Third, different backgrounds (e.g. clinicians, epidemiologists) and levels of expertise might also play a role. However, drawing conclusions for practice seems difficult without an approach to differentiate between “easy” and “difficult” studies beforehand (e.g. tools to classify statistical complexity). Furthermore, it should be acknowledged that the complexity of data extraction not only depends on the data items in included studies but also on its aim. For example, to support data extraction a guide for complex meta-analysis (DECiMAL) has been recently published [
10].
Findings are consistent across our included studies. Moreover, for short cuts in other process steps (e.g. quality assessment) that can have influence on the risk of bias in systematic reviews, similar results have been observed.
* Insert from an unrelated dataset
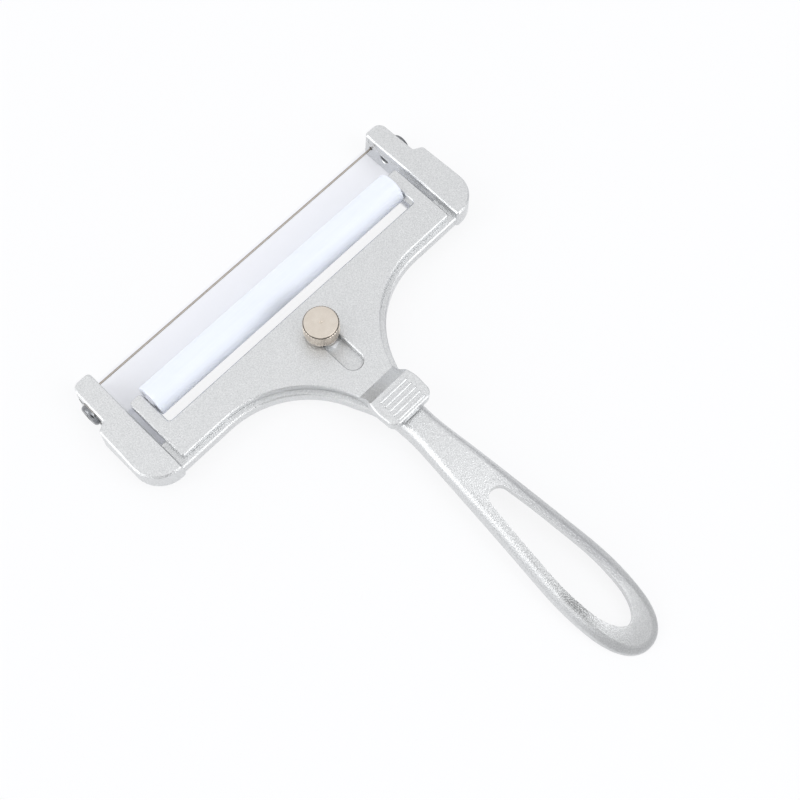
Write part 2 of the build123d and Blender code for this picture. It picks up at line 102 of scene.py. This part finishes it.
# %% Put the camera where the photograph was taken
camera_data = bpy.data.cameras.new("camera")
camera = bpy.data.objects.new("camera", camera_data)
scene.collection.objects.link(camera)
scene.camera = camera
focal_length, sensor_width = 56.45, 36.0
camera_place = Vector((-0.1147, -0.0856, 0.4187))
camera_data.lens = focal_length
camera_data.sensor_width = sensor_width
camera_data.clip_start = 10 * MM
scene.view_settings.view_transform = "Standard"
azimuth, elevation, roll = (math.radians(a) for a in (-48.508, 69.195, 2.977))
back = Vector(
    (
        math.sin(azimuth) * math.cos(elevation),
        -math.cos(azimuth) * math.cos(elevation),
        math.sin(elevation),
    )
)
across = Vector((math.cos(azimuth), math.sin(azimuth), 0))
up = back.cross(across)
turned_across = across * math.cos(roll) + up * math.sin(roll)
turned_up = up * math.cos(roll) - across * math.sin(roll)
look = Matrix((turned_across, turned_up, back)).transposed()
camera.matrix_world = Matrix.Translation(camera_place) @ look.to_4x4()
print("camera height in mm:", round(camera.matrix_world.translation.z / MM))

# %% [markdown]
# ## The floor
# The tool lies on a white sweep of paper. To the camera, and in the metal's reflections, a part
# of the paper's brightness is given as light, so it reads as white while the object still
# leaves a soft shadow. The paper has one colour. Two zones get less of that help, by position,
# so that their own shadow shows: the strip between roller and wire, which is light grey in the
# photograph, and the slots between the arms and the prongs. From low angles they show faintly.


# %% A white paper floor
def paper_floor(size):
    """A wide sheet under the object."""
    mesh = bpy.data.meshes.new("floor")
    bm = bmesh.new()
    bmesh.ops.create_grid(bm, x_segments=1, y_segments=1, size=size)
    bm.to_mesh(mesh)
    bm.free()
    floor = bpy.data.objects.new("floor", mesh)
    scene.collection.objects.link(floor)
    return floor


def band(tree, value, low, high, soft):
    """One where a value lies between two limits, with soft ends."""
    half = (high - low) / 2
    off = add(tree, "ShaderNodeMath", {0: value, 1: low + half}, operation="SUBTRACT")
    off = add(tree, "ShaderNodeMath", {0: off.outputs[0]}, operation="ABSOLUTE")
    inside = add(
        tree,
        "ShaderNodeMapRange",
        {"Value": off.outputs[0], "From Min": half + soft, "From Max": half},
    )
    return inside.outputs["Result"]


floor_half, floor_drop = 3.0, 0.2 * MM
floor = paper_floor(floor_half)
floor.location.z = -floor_drop
paper, tree, shader, place = new_material("white_paper_sweep")
shader.inputs["Roughness"].default_value = 0.9
shader.inputs["Specular IOR Level"].default_value = 0.1
roller_low, roller_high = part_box("roller_tube")
wire_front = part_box("cutting_wire")[1].y
arm_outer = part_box("frame")[1].x
spot = add(tree, "ShaderNodeSeparateXYZ", {"Vector": place})
aside = add(tree, "ShaderNodeMath", {0: spot.outputs["X"]}, operation="ABSOLUTE").outputs[0]
ahead = spot.outputs["Y"]
under_arm = arm_outer - 9.5 * MM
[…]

For example, a study on the influence of searching multiple databases found only a weak impact of reducing the number of searched databases (because of not searching additional databases) on the results of meta-analysis and review conclusions [
18,
25]. Therefore, also for other process steps, research on extraction methods seems to be needed. Future research should consider the influence on the risk of bias as well as the impact on scientific resources.
Limitations
Although the included studies are probably not free from bias we did not perform a formal risk of bias assessment using a checklist because there is no established risk of bias tool for methodological studies. A source for risk of bias (correct extraction) is probably the imperfect reference standard in the included studies. For example, in the study by Jones et al. [
17] only one statistician performed data extraction of results. Carroll et al. [
16] considered their own systematic review as the reference standard. However, a perfect gold standard might be hardly achievable in such studies. Moreover, most studies considered only a certain research question regarding patients, intervention and comparison. The generalizability of the results is therefore unclear.
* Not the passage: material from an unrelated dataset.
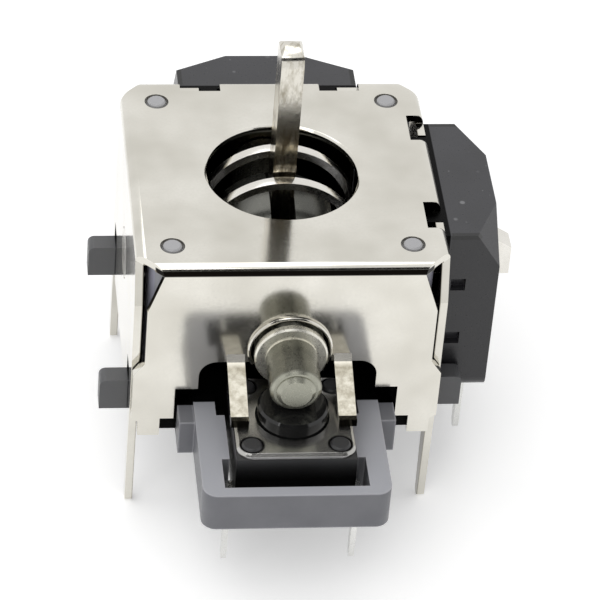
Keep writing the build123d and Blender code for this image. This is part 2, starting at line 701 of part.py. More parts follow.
def pot_facet():
    """Block whose face slants across the right upper front corner."""
    half = POT_WIDTH / 2
    front = -COVER_HALF - POT_DEPTH
    inner = Vector(POT_FACET_TOP_HALF, front, POT_TOP)
    lower = Vector(half, front, POT_TOP - POT_FACET_DROP)
    back = Vector(half, front + POT_FACET_BACK, POT_TOP)
    normal = (lower - inner).cross(back - inner).normalized()
    cut = Plane(inner, z_dir=normal)
    return cut * Pos(0, 0, POT_WIDTH / 2) * Box(2 * POT_WIDTH, 2 * POT_WIDTH, POT_WIDTH)


def make_pot_housing():
    """Moulded housing with its hooks, facing -Y."""
    half = POT_WIDTH / 2
    front = COVER_HALF + POT_DEPTH
    body = block((-half, half), (-front, -COVER_HALF), (POT_BOTTOM, POT_TOP))
    body = fillet(body.edges().filter_by(Axis.Y).group_by(Axis.Z)[0], POT_LOWER_CORNER)
    body = body - both_sides(pot_facet())
    cavity_half = half - POT_WALL
    cavity_depth = pot_depth(0, BOARD_FRONT)
    body = body - block(
        (-cavity_half, cavity_half),
        (-cavity_depth[1], -cavity_depth[0]),
        (POT_BOTTOM + POT_WALL, POT_TOP - POT_WALL),
    )
    body = body - pot_windows()
    for name, place in terminal_places():
        room = TERMINAL_WIDTH / 2 + BOARD_FIT
        body = body - block(
            (place - room, place + room),
            (-COVER_HALF - BOARD_FRONT - TERMINAL_THICKNESS - BOARD_FIT, -COVER_HALF - BOARD_FRONT),
            (POT_BOTTOM, TERMINAL_TOP + BOARD_FIT),
        )
    for height in (POT_SIDE_NOTCH_LOW, POT_SIDE_NOTCH_HIGH):
        notch = block(
            (half - POT_SIDE_NOTCH_DEPTH, half),
            (-COVER_HALF - POT_SIDE_NOTCH_OFF - POT_SIDE_NOTCH, -COVER_HALF - POT_SIDE_NOTCH_OFF),
            (height - POT_SIDE_NOTCH / 2, height + POT_SIDE_NOTCH / 2),
        )
        body = body - both_sides(notch)
    hook = block(
        (HOOK_NOTCH_NEAR + HOOK_FIT, HOOK_NOTCH_MIDDLE - HOOK_FIT),
        (-COVER_HALF, -COVER_HALF + HOOK_REACH),
        (POT_TOP - HOOK_HEIGHT, POT_TOP),
    )
    return one(body + both_sides(hook))


def make_pot_board():
    """Element board with its clearance hole, facing -Y."""
    cavity_half = POT_WIDTH / 2 - POT_WALL - BOARD_FIT
    depths = pot_depth(BOARD_BACK, BOARD_FRONT)
    board = block(
        (-cavity_half, cavity_half),
        (-depths[1], -depths[0]),
        (POT_BOTTOM + POT_WALL + BOARD_FIT, POT_TOP - POT_WALL - BOARD_FIT),
    )
    return one(board - along_y(ROTOR_RADIUS + ROTOR_FIT, -depths[1], -depths[0]))


def make_rotor():
    """Rotor with its flange, two lobes and the slot for the blade, facing -Y."""
    flange_depths = pot_depth(ROTOR_GAP, ROTOR_GAP + ROTOR_FLANGE)
    hub_end = COVER_HALF + POT_DEPTH + ROTOR_RISE
    flange = along_y(ROTOR_FLANGE_RADIUS, -flange_depths[0], -flange_depths[1])
    hub = along_y(ROTOR_RADIUS, -flange_depths[1], -hub_end)
    hub = chamfer(hub.edges().filter_by(GeomType.CIRCLE).sort_by(Axis.Y)[0], ROTOR_EDGE)
    channel = block(
        (-ROTOR_CHANNEL / 2, ROTOR_CHANNEL / 2),
        (-hub_end, -COVER_HALF - ROTOR_CHANNEL_FLOOR),
        (PIVOT_HEIGHT - ROTOR_RADIUS, PIVOT_HEIGHT + ROTOR_RADIUS),
    )
    half = BLADE_THICKNESS / 2 + BLADE_FIT
    rise = BLADE_HEIGHT / 2 + BLADE_ROCK_FIT
    slot = block((-half, half), (-hub_end, -COVER_HALF), (PIVOT_HEIGHT - rise, PIVOT_HEIGHT + rise))
    return one(flange + hub - channel - slot)


def make_wiper():
    """Sprung contact ring on the rotor's flange with two fingers, facing -Y."""
    start = ROTOR_GAP + ROTOR_FLANGE
    near, far = pot_depth(start, start + WIPER_THICKNESS)
    ring = along_y(WIPER_OUTER, -near, -far) - along_y(WIPER_INNER, -near, -far)
    reach = COVER_HALF + BOARD_BACK - WIPER_GAP
    middle = (WIPER_INNER + WIPER_OUTER) / 2
    finger = block(
        (middle - WIPER_FINGER / 2, middle + WIPER_FINGER / 2),
        (-reach, -far),
        (PIVOT_HEIGHT - WIPER_FINGER / 2, PIVOT_HEIGHT + WIPER_FINGER / 2),
    )
    return one(ring + both_sides(finger))


def at_switch(piece):
    """Moves a piece from the origin's axis to the switch's axis."""
    return Pos(0, -SWITCH_CENTRE, 0) * piece


def rivets(radius, bottom, top):
    """Four rivets at the corners of the switch."""
    places = GridLocations(RIVET_SPACING, RIVET_SPACING, 2, 2)
    return [place * disc(radius, bottom, top) for place in places]


def contact_blank():
    """Right contact of the switch: two legs joined by a strip inside the body."""
    half = CONTACT_THICKNESS / 2
    legs = []
    for side in (-1, 1):
        place = side * CONTACT_LEG_PITCH / 2
        profile = make_face(Plane.YZ * Polyline(
            (-CONTACT_WIDTH / 2, CONTACT_HEIGHT),
            (CONTACT_WIDTH / 2, CONTACT_HEIGHT),
            (CONTACT_WIDTH / 2, 0),
            (CONTACT_TIP_WIDTH / 2, -CONTACT_LENGTH),
            (-CONTACT_TIP_WIDTH / 2, -CONTACT_LENGTH),
            (-CONTACT_WIDTH / 2, 0),
            close=True,
        ))
        leg_piece = Pos(CONTACT_LEG_X - half, place, 0) * extrude(profile, CONTACT_THICKNESS, dir=(1, 0, 0))
        shelf = block(
            (CONTACT_STRIP_X, CONTACT_LEG_X + half),
            (place - CONTACT_WIDTH / 2, place + CONTACT_WIDTH / 2),
            (CONTACT_HEIGHT - CONTACT_THICKNESS, CONTACT_HEIGHT),
        )
        legs.append(leg_piece + shelf)
    reach = CONTACT_LEG_PITCH / 2 + CONTACT_WIDTH / 2
    strip = block(
        (CONTACT_STRIP_X - CONTACT_WIDTH, CONTACT_STRIP_X),
        (-reach, reach),
        (CONTACT_HEIGHT - CONTACT_THICKNESS, CONTACT_HEIGHT),
    )
    return strip + legs[0] + legs[1]


def make_switch_base():
    """Moulded switch body with its cavity, contact slots and rivet heads."""
    half = SWITCH_SIZE / 2
    body = block((-half, half), (-half, half), (0, SWITCH_BODY))
    body = body - disc(SWITCH_CAVITY_RADIUS, SWITCH_CAVITY_FLOOR, SWITCH_BODY)
    for rivet in rivets(RIVET_RADIUS, SWITCH_BODY, SWITCH_TOP + RIVET_RISE):
        top_edge = rivet.faces().sort_by(Axis.Z)[-1].edges()
        body = body + chamfer(top_edge, RIVET_RISE)
    return one(at_switch(body - both_sides(contact_blank())))


def make_switch_cover():
    """Steel plate on the switch, with holes for the plunger and the rivets."""
    half = SWITCH_SIZE / 2 - SWITCH_SHEET_INSET
    plate = block((-half, half), (-half, half), (SWITCH_BODY, SWITCH_TOP))
    plate = fillet(plate.edges().filter_by(Axis.Z), SWITCH_SHEET_CORNER)
    plate = chamfer(plate.faces().sort_by(Axis.Z)[-1].edges(), SWITCH_SHEET_EDGE)
    plate = plate - disc(PLUNGER_RADIUS + PLUNGER_FIT, SWITCH_BODY, SWITCH_TOP)
    for rivet in rivets(RIVET_RADIUS + RIVET_FIT, SWITCH_BODY, SWITCH_TOP):
        plate = plate - rivet
    return one(at_switch(plate))


def make_switch_plunger():
    """Plunger with its flange under the plate and a nub over the dome."""
    stem = disc(PLUNGER_RADIUS, PLUNGER_FLANGE_BOTTOM, PLUNGER_TOP)
    stem = chamfer(stem.faces().sort_by(Axis.Z)[-1].edges(), PLUNGER_EDGE)
    flange = disc(PLUNGER_FLANGE_RADIUS, PLUNGER_FLANGE_BOTTOM, SWITCH_BODY - PLUNGER_FLANGE_FIT)
    nub = disc(PLUNGER_NUB_RADIUS, DOME_TOP + PLUNGER_CONTACT_FIT, PLUNGER_FLANGE_BOTTOM)
    return one(at_switch(stem + flange + nub))


def make_switch_dome():
    """Shallow snap dome with a flat crown under the plunger."""
    dome = Pos(0, 0, SWITCH_CAVITY_FLOOR + DOME_RISE / 2) * Cone(DOME_RADIUS, DOME_CROWN_RADIUS, DOME_RISE)
    hollow = Pos(0, 0, -DOME_THICKNESS) * dome
    return one(at_switch(dome - hollow))


def make_pieces():
    """All pieces of the module by node name."""
    pieces = {
        "cover": make_cover(),
        "base_frame": make_base_frame(),
        "lower_arm": make_lower_arm(),
        "stick_pin": make_stick_pin(),
        "stick": make_stick(),
        "upper_arm": make_upper_arm(),
        "spring_plate": make_spring_plate(),
        "return_spring": make_return_spring(),
        "switch_base": make_switch_base(),
        "switch_cover": make_switch_cover(),
        "switch_plunger": make_switch_plunger(),
        "switch_dome": make_switch_dome(),
        "switch_contact_right": one(at_switch(contact_blank())),
        "switch_contact_left": one(at_switch(mirror(contact_blank(), Plane.YZ))),
    }
    for name, side in (("right_pot", RIGHT), ("rear_pot", REAR)):
        pieces[name + "_housing"] = side * make_pot_housing()
        pieces[name + "_board"] = side * make_pot_board()
        pieces[name + "_rotor"] = side * make_rotor()
        pieces[name + "_wiper"] = side * make_wiper()
        for place_name, place in terminal_places():
            pieces[name + "_terminal_" + place_name] = side * pot_terminal(place)
    return pieces


os.makedirs("parts", exist_ok=True)
for node, solid in make_pieces().items():
    export_step(solid, os.path.join("parts", node + ".step"))
    print(node, round(solid.volume, 3))
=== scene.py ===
import json
import math
import bmesh
import bpy
from mathutils import Matrix, Vector

# Looks of the two-axis thumbstick module, in metres and in the frame of the solids.

MM = 0.001
PER_MM = 1000.0

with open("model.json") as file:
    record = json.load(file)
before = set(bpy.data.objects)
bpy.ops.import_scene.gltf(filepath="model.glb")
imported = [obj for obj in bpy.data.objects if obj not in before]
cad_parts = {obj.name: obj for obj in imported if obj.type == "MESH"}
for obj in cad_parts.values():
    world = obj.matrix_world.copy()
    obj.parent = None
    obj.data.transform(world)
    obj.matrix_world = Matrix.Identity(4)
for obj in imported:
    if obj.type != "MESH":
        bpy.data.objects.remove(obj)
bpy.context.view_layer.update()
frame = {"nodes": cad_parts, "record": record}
nodes = frame["nodes"]

# Camera, at the photograph's angle and aimed at the module's middle
VIEW_AZIMUTH = math.radians(-8.10)
VIEW_ELEVATION = math.radians(37.21)
VIEW_ROLL = math.radians(4.62)
VIEW_DISTANCE = 188.0 * MM
VIEW_TARGET = Vector((0.0, 0.0, 10.8 * MM))
AIM_RIGHT = 0.0048
AIM_UP = -0.0348
SENSOR = 36.0
LENS = 222.0
CLIP_NEAR = 0.001
CLIP_FAR = 10.0

# Places in millimetres where the cover's look changes
EDGE_BLEND = 0.05
BEND_FRONT = -7.45
CREASE_LOW = 10.33
CREASE_HIGH = 10.58
COVER_INNER = 7.5
COVER_CEILING = 10.42
NOTCH_OUT = (6.85, 7.87)
NOTCH_ALONG = (2.57, 4.73)
NOTCH_HEIGHTS = (10.36, 10.74)
TAB_START = -8.1
TAB_BLEND = 0.3
TAB_END = -11.33

# Places in millimetres where the base's look changes
WELL_REACH = 6.75
NOTCH_REACH = 7.9
NOTCH_TOP = 3.1
STAKE_START = 10.35
STAKE_BLEND = 0.1
FRAME_TOP = 2.19
FRAME_TOP_BLEND = 0.06
PEG_OUT = (7.9, 12.0)
PEG_ALONG = (-8.0, 8.0)
PEG_HEIGHTS = (0.0, 5.0)
POST_OUT = (6.9, 7.5)
POST_ALONG = (-7.5, -4.0)
POST_HEIGHTS = (3.2, 10.3)

# Places in millimetres where the potentiometers' look changes
SHADE_REACH = 8.15
SHADE_TOP = 10.5
POT_OUT = (8.2, 12.5)
POT_END = (4.67, 4.9)
POT_SEAM = (4.48, 4.9)
POT_HEIGHTS = (0.0, 10.5)
SEAM_HEIGHTS = (10.02, 10.5)

# Places in millimetres where the look of the arm, the stick and the click switch changes
SADDLE_REACH = 4.2
SADDLE_TOP = 10.0
FLANGE_HALF = (0.0, 2.0)
FLANGE_ALONG = (-8.6, -8.0)
FLANGE_HEIGHTS = (0.0, 10.0)
ROD_TIP = -11.0
STICK_DARK_TOP = 13.6
STICK_BRIGHT_FOOT = 15.2
SWITCH_SHADE_TOP = 3.1
SWITCH_SHADE_LOW = 1.9
SWITCH_CENTRE = 10.46
RIVET_PLACE = 2.2
RIVET_RING = 0.68
RIVET_RING_BLEND = 0.08

# Tones of metals, each from its dark patches to its bright ones
NICKEL = ((0.60, 0.58, 0.52), (0.75, 0.73, 0.67))
TAB_WARM = ((0.27, 0.25, 0.20), (0.44, 0.42, 0.36))
CASTING = ((0.165, 0.165, 0.135), (0.24, 0.235, 0.195))
PIN_STEEL = ((0.50, 0.48, 0.45), (0.66, 0.64, 0.61))
BOW_STEEL = ((0.66, 0.64, 0.59), (0.80, 0.78, 0.73))
SPRING_STEEL = ((0.50, 0.49, 0.47), (0.66, 0.65, 0.62))
SWITCH_STEEL = ((0.38, 0.375, 0.36), (0.56, 0.55, 0.53))
CONTACT_TIN = ((0.68, 0.68, 0.66), (0.84, 0.84, 0.82))
STICK_UPPER = ((0.40, 0.37, 0.30), (0.68, 0.655, 0.59))
STICK_LOWER = ((0.20, 0.165, 0.11), (0.70, 0.64, 0.52))

# Tones of plastics and board
GREY_NYLON = ((0.14, 0.142, 0.157), (0.175, 0.177, 0.192))
POT_BLACK = ((0.026, 0.026, 0.029), (0.035, 0.035, 0.040))
SWITCH_BLACK = ((0.016, 0.016, 0.017), (0.024, 0.024, 0.025))
PLUNGER_BLACK = ((0.007, 0.007, 0.007), (0.010, 0.010, 0.010))
ROTOR_WHITE = ((0.86, 0.85, 0.83), (0.92, 0.92, 0.91))
BOARD_BROWN = ((0.050, 0.027, 0.018), (0.095, 0.055, 0.037))

# Single tones painted at a place or on edges, among them painted shade, painted light and painted highlights
# Painted crease shadow: a dark line under the cover's front bend
CREASE_PAINTED_SHADOW = (0.006, 0.005, 0.004)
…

The search terms describing our research question were very unspecific (e.g. data collection). Because of this reason we used field limitations to balance the specificity and sensitivity. Therefore, we might not have identified all relevant articles.
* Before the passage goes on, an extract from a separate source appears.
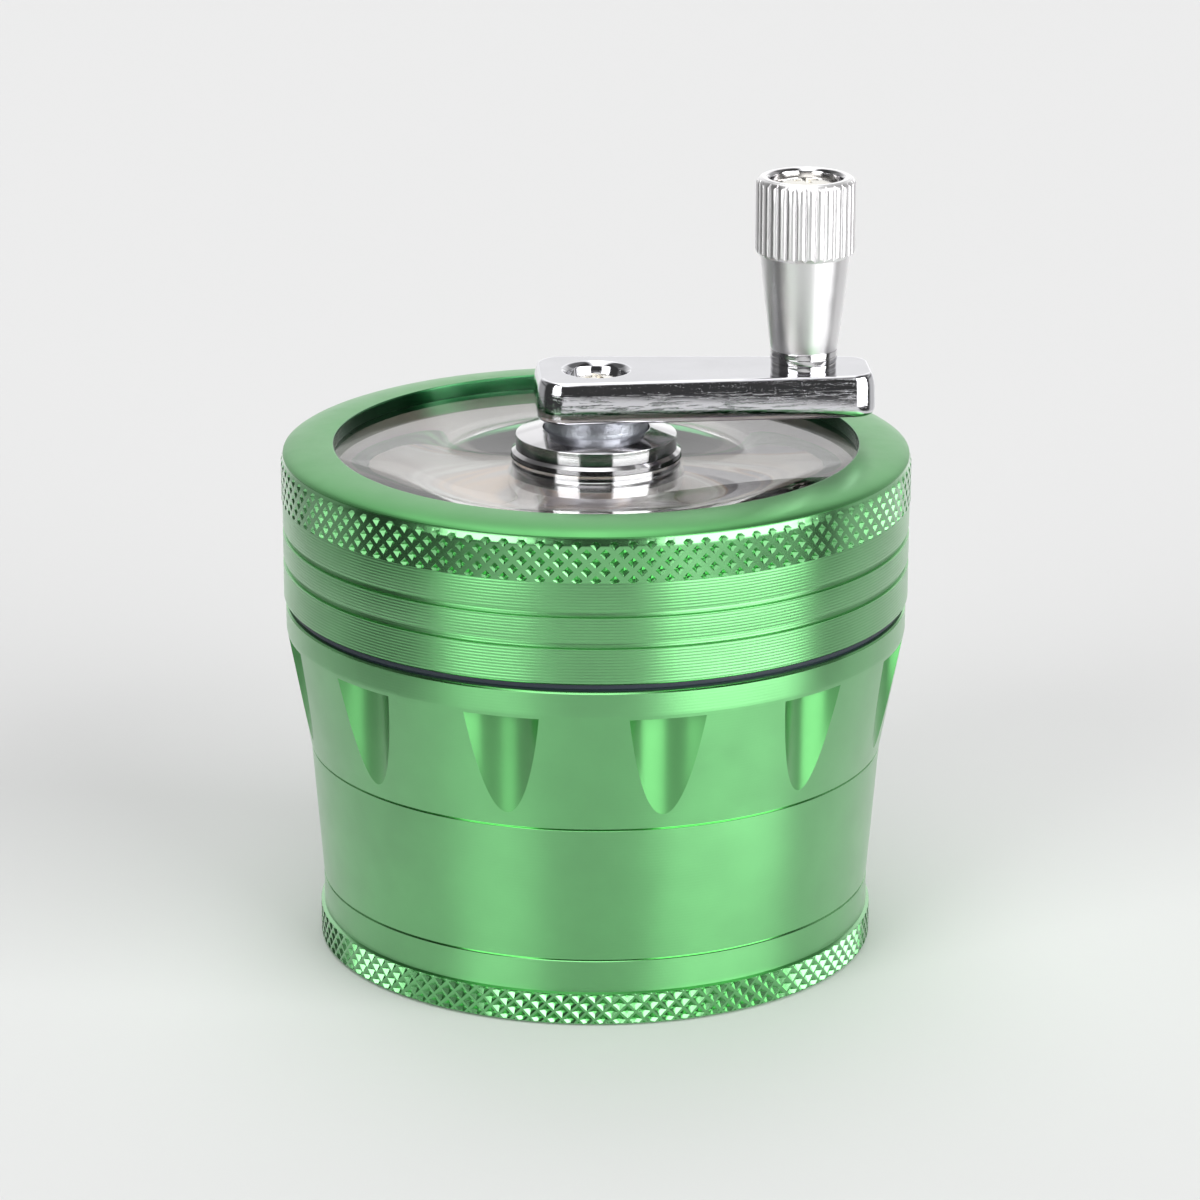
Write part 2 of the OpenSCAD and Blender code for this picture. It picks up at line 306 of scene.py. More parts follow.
@dataclass(frozen=True)
class WavyPlate(Finish):
    """Chromed plate with a rolled wave; its bright and plum streaks with warm edges are a painted reflection
    of the room.
    """

    bend_mm: float = 22.0  # size of the meanders
    bend_reach_mm: float = 34.0  # how far they move a streak, at most
    streak_mm: float = 8.0
    streak_stretch: tuple[float, float, float] = (0.28, 1.2, 1.0)
    lean_mm: tuple[float, float] = (2.0, 20.0)  # where along X the tones start and stop darkening
    lean_by: float = -0.09
    wave_mm: float = 11.0
    wave_stretch: tuple[float, float, float] = (0.4, 1.4, 1.0)

    def colour_socket(self, tree: Tree, place: Socket) -> Socket:
        """Painted reflection: streaks along X that meander, from white through pinkish grey to plum, darker
        towards +X.

        Args:
            tree: the material's node tree.
            place: object coordinates.

        Returns:
            The colour socket.
        """
        bend = add(tree, "ShaderNodeTexNoise", {
            "Vector": place,
            "Scale": 1 / (self.bend_mm * MM),
            "Detail": 1.0,
        })
        shift = add(tree, "ShaderNodeVectorMath", {
            0: bend.outputs["Color"],
            1: (0.0, self.bend_reach_mm * MM, 0.0),
        }, operation="MULTIPLY")
        moved = add(tree, "ShaderNodeVectorMath", {0: place, 1: shift.outputs["Vector"]}, operation="ADD")
        flat = add(tree, "ShaderNodeMapping", {
            "Vector": moved.outputs["Vector"],
            "Scale": self.streak_stretch,
        })
        painted_reflection = add(tree, "ShaderNodeTexNoise", {
            "Vector": flat.outputs["Vector"],
            "Scale": 1 / (self.streak_mm * MM),
            "Detail": 1.5,
            "Roughness": 0.4,
            "Distortion": 0.4,
        })
        spot = add(tree, "ShaderNodeSeparateXYZ", {"Vector": place})
        near, far = self.lean_mm
        lean = add(tree, "ShaderNodeMapRange", {
            "Value": spot.outputs["X"],
            "From Min": near * MM,
            "From Max": far * MM,
            "To Min": 0.0,
            "To Max": self.lean_by,
        }, interpolation_type="SMOOTHSTEP")
        level = add(tree, "ShaderNodeMath", {
            0: painted_reflection.outputs["Fac"],
            1: lean.outputs["Result"],
        }, operation="ADD")
        # the ramp paints the room's reflection into the plate's colour
        return ramp(tree, level.outputs["Value"], PLATE_REFLECTION_TONES)

    def relief_socket(self, tree: Tree, place: Socket) -> Socket:
        """A long shallow wave.

        Args:
            tree: the material's node tree.
            place: object coordinates.

        Returns:
            The normal socket.
        """
        flat = add(tree, "ShaderNodeMapping", {"Vector": place, "Scale": self.wave_stretch})
        wave = add(tree, "ShaderNodeTexNoise", {
            "Vector": flat.outputs["Vector"],
            "Scale": 1 / (self.wave_mm * MM),
            "Detail": 1.5,
            "Distortion": 0.7,
        })
        bump = add(tree, "ShaderNodeBump", {
            "Height": wave.outputs["Fac"],
            "Strength": 1.0,
            "Distance": self.grain_depth_mm * MM,
        })
        return bump.outputs["Normal"]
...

We did not investigate novel computer-aided approaches for data extraction. Computer-aided data extraction can result in more efficiency and accuracy [
26]. Although such approaches are only in their infancy, it can be expected that they will become more common in the future. Biomedical natural language processing techniques will be developed further in the near future [
27].
Conclusion
There is a high prevalence of extraction errors. This might cause relevant bias in effect estimates [
8,
15‐
17]. However, there are only a few studies on the influence of different data extraction methods, reviewer characteristics and reviewer training on data extraction quality. Thus, the evidence base for the established standards of data extraction seems sparse because the actual benefit of a certain extraction method (e.g. independent data extraction) or the composition of extraction team (e.g. experience) is not sufficiently proven. This is surprising given that data extraction is a very crucial step in conducting a systematic review. More comparative studies are needed to get deeper insights into the influence of different extraction methods. In particular, studies investigating training for data extraction are needed because there is no such analysis, to date. Similar studies were recently published for risk of bias assessment [
28]. The application of methods that require less effort without threating the internal validity would result in a more efficient utilization of scientific manpower. Increasing the knowledge base would also help to design effective training strategies for new reviewers and students in the future.